Exactly reproduce each line of the listing that follows.

▬▬▬

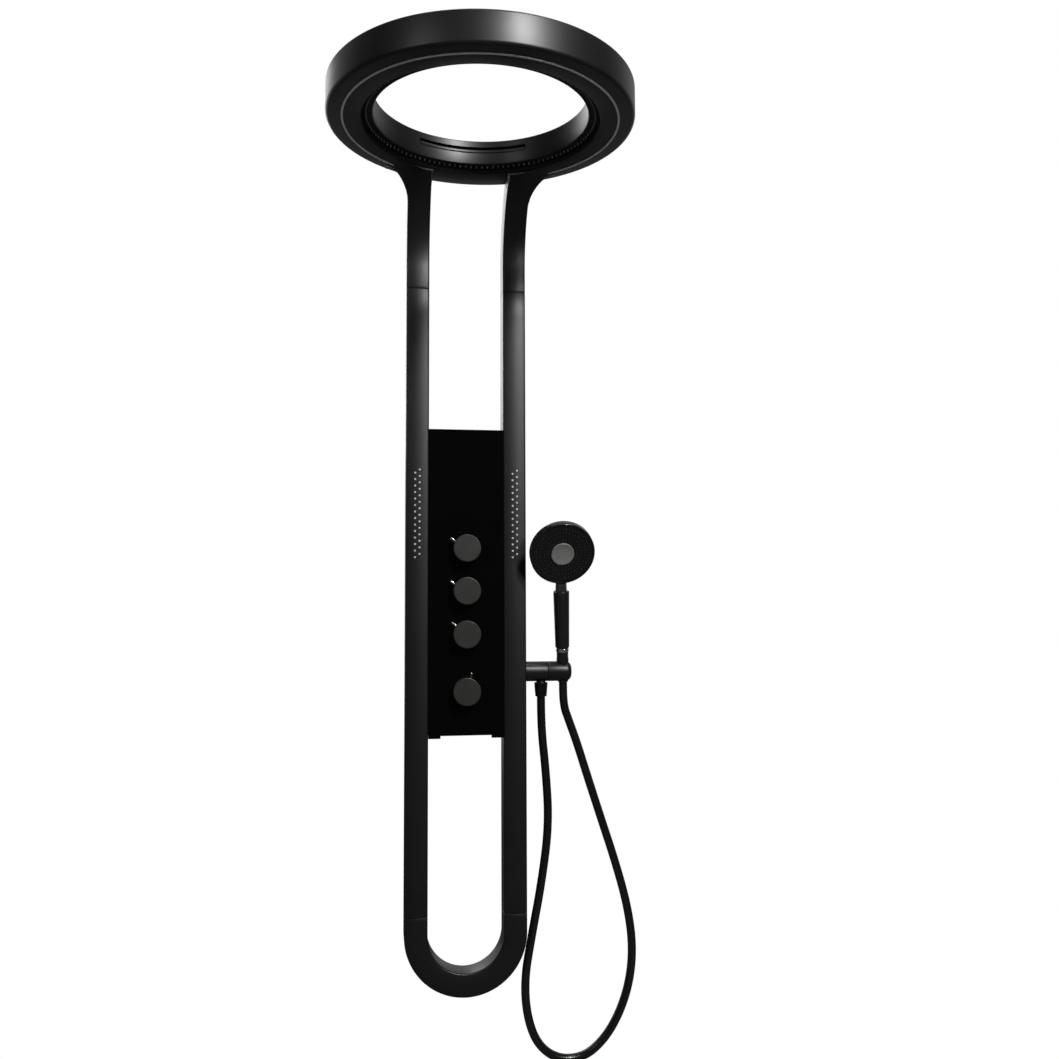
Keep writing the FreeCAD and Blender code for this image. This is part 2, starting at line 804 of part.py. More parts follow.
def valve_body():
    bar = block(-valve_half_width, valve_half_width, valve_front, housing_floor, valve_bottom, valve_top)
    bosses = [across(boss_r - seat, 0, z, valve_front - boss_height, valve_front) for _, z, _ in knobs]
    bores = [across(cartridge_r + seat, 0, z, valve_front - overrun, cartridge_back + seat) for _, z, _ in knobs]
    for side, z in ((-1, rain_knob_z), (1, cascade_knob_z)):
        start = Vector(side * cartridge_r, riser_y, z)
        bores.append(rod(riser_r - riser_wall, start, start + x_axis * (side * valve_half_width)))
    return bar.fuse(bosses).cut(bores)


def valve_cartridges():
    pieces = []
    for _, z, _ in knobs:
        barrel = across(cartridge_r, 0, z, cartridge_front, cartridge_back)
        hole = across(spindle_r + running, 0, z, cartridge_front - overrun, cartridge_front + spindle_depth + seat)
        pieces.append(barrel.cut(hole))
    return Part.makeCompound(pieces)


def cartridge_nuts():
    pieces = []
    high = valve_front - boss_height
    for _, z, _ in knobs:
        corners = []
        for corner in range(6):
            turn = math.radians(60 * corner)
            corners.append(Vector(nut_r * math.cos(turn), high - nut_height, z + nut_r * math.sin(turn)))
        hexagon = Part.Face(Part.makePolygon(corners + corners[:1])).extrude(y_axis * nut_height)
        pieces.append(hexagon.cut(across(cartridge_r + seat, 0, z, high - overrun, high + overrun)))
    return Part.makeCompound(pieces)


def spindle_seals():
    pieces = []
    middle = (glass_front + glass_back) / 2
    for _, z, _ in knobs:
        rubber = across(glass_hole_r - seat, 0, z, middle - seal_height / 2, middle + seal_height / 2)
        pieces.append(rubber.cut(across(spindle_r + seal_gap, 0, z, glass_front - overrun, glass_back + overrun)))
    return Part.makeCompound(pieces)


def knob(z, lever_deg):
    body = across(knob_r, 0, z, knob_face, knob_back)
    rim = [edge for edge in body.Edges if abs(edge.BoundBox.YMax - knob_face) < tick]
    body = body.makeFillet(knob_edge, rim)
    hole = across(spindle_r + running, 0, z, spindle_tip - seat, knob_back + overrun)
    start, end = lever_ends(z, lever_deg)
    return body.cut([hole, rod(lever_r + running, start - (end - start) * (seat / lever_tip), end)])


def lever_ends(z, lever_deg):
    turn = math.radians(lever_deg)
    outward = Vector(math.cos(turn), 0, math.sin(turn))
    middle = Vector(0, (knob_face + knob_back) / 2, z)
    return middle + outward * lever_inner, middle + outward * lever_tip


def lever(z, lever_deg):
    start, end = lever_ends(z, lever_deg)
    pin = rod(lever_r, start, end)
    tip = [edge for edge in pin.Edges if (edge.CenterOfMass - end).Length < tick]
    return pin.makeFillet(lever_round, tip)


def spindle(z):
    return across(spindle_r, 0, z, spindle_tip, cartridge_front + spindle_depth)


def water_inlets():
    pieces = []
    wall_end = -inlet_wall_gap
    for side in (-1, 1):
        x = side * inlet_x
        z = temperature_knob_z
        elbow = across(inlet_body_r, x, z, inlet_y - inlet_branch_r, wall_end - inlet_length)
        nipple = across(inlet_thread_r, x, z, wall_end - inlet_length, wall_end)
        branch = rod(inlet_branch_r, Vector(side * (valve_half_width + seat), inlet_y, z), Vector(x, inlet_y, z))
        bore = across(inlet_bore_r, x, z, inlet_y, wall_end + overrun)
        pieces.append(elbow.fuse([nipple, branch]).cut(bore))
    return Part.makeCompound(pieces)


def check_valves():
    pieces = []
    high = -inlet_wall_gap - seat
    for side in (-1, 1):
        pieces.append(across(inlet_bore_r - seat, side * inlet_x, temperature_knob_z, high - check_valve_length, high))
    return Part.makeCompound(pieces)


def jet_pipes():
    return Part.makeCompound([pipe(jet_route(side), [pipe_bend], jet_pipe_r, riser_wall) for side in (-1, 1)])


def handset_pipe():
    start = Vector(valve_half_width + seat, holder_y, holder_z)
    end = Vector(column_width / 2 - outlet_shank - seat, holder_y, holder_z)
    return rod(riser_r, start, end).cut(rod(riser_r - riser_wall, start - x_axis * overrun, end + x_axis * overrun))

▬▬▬

- [THE REPLY]:
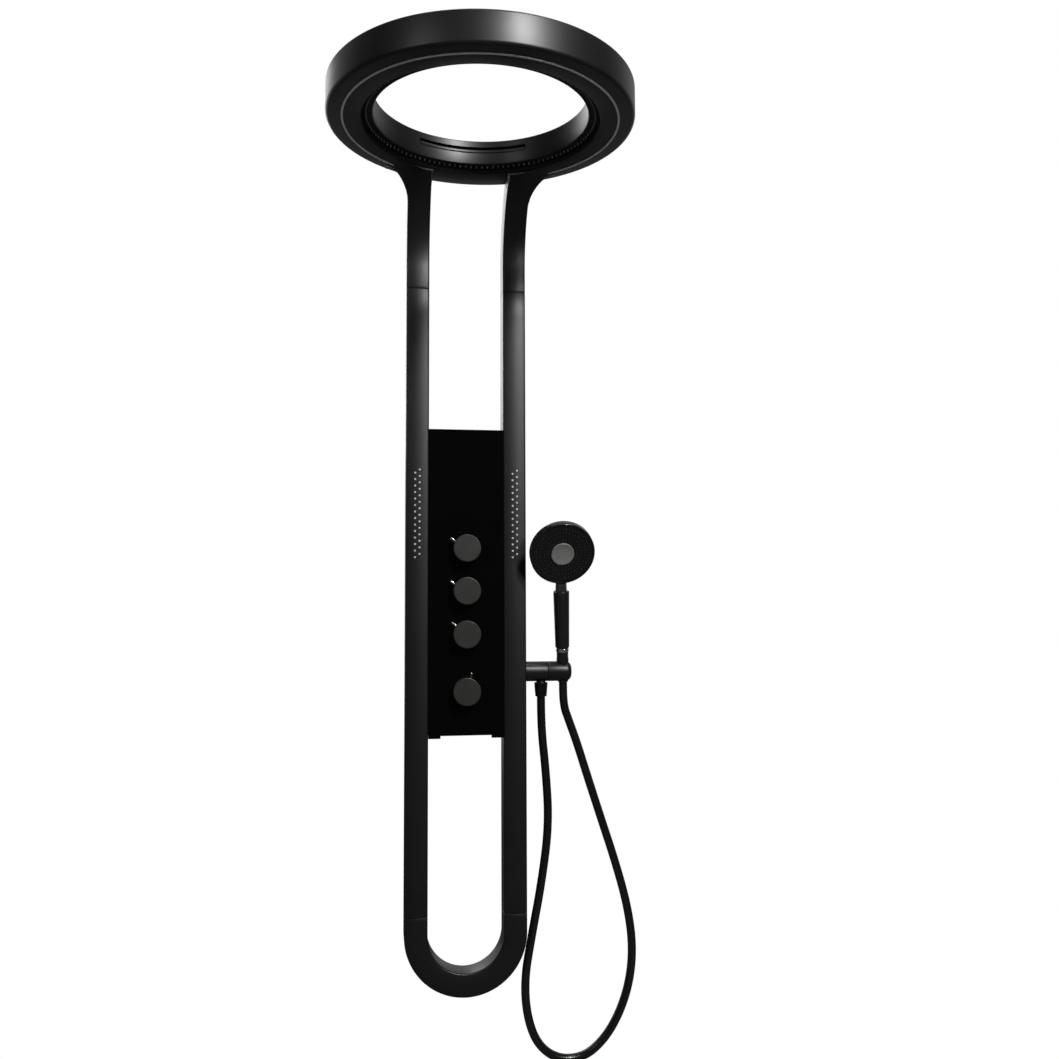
Keep writing the FreeCAD and Blender code for this image. This is part 2, starting at line 804 of part.py. More parts follow.
def valve_body():
    bar = block(-valve_half_width, valve_half_width, valve_front, housing_floor, valve_bottom, valve_top)
    bosses = [across(boss_r - seat, 0, z, valve_front - boss_height, valve_front) for _, z, _ in knobs]
    bores = [across(cartridge_r + seat, 0, z, valve_front - overrun, cartridge_back + seat) for _, z, _ in knobs]
    for side, z in ((-1, rain_knob_z), (1, cascade_knob_z)):
        start = Vector(side * cartridge_r, riser_y, z)
        bores.append(rod(riser_r - riser_wall, start, start + x_axis * (side * valve_half_width)))
    return bar.fuse(bosses).cut(bores)


def valve_cartridges():
    pieces = []
    for _, z, _ in knobs:
        barrel = across(cartridge_r, 0, z, cartridge_front, cartridge_back)
        hole = across(spindle_r + running, 0, z, cartridge_front - overrun, cartridge_front + spindle_depth + seat)
        pieces.append(barrel.cut(hole))
    return Part.makeCompound(pieces)


def cartridge_nuts():
    pieces = []
    high = valve_front - boss_height
    for _, z, _ in knobs:
        corners = []
        for corner in range(6):
            turn = math.radians(60 * corner)
            corners.append(Vector(nut_r * math.cos(turn), high - nut_height, z + nut_r * math.sin(turn)))
        hexagon = Part.Face(Part.makePolygon(corners + corners[:1])).extrude(y_axis * nut_height)
        pieces.append(hexagon.cut(across(cartridge_r + seat, 0, z, high - overrun, high + overrun)))
    return Part.makeCompound(pieces)


def spindle_seals():
    pieces = []
    middle = (glass_front + glass_back) / 2
    for _, z, _ in knobs:
        rubber = across(glass_hole_r - seat, 0, z, middle - seal_height / 2, middle + seal_height / 2)
        pieces.append(rubber.cut(across(spindle_r + seal_gap, 0, z, glass_front - overrun, glass_back + overrun)))
    return Part.makeCompound(pieces)


def knob(z, lever_deg):
    body = across(knob_r, 0, z, knob_face, knob_back)
    rim = [edge for edge in body.Edges if abs(edge.BoundBox.YMax - knob_face) < tick]
    body = body.makeFillet(knob_edge, rim)
    hole = across(spindle_r + running, 0, z, spindle_tip - seat, knob_back + overrun)
    start, end = lever_ends(z, lever_deg)
    return body.cut([hole, rod(lever_r + running, start - (end - start) * (seat / lever_tip), end)])


def lever_ends(z, lever_deg):
    turn = math.radians(lever_deg)
    outward = Vector(math.cos(turn), 0, math.sin(turn))
    middle = Vector(0, (knob_face + knob_back) / 2, z)
    return middle + outward * lever_inner, middle + outward * lever_tip


def lever(z, lever_deg):
    start, end = lever_ends(z, lever_deg)
    pin = rod(lever_r, start, end)
    tip = [edge for edge in pin.Edges if (edge.CenterOfMass - end).Length < tick]
    return pin.makeFillet(lever_round, tip)


def spindle(z):
    return across(spindle_r, 0, z, spindle_tip, cartridge_front + spindle_depth)


def water_inlets():
    pieces = []
    wall_end = -inlet_wall_gap
    for side in (-1, 1):
        x = side * inlet_x
        z = temperature_knob_z
        elbow = across(inlet_body_r, x, z, inlet_y - inlet_branch_r, wall_end - inlet_length)
        nipple = across(inlet_thread_r, x, z, wall_end - inlet_length, wall_end)
        branch = rod(inlet_branch_r, Vector(side * (valve_half_width + seat), inlet_y, z), Vector(x, inlet_y, z))
        bore = across(inlet_bore_r, x, z, inlet_y, wall_end + overrun)
        pieces.append(elbow.fuse([nipple, branch]).cut(bore))
    return Part.makeCompound(pieces)


def check_valves():
    pieces = []
    high = -inlet_wall_gap - seat
    for side in (-1, 1):
        pieces.append(across(inlet_bore_r - seat, side * inlet_x, temperature_knob_z, high - check_valve_length, high))
    return Part.makeCompound(pieces)


def jet_pipes():
    return Part.makeCompound([pipe(jet_route(side), [pipe_bend], jet_pipe_r, riser_wall) for side in (-1, 1)])


def handset_pipe():
    start = Vector(valve_half_width + seat, holder_y, holder_z)
    end = Vector(column_width / 2 - outlet_shank - seat, holder_y, holder_z)
    return rod(riser_r, start, end).cut(rod(riser_r - riser_wall, start - x_axis * overrun, end + x_axis * overrun))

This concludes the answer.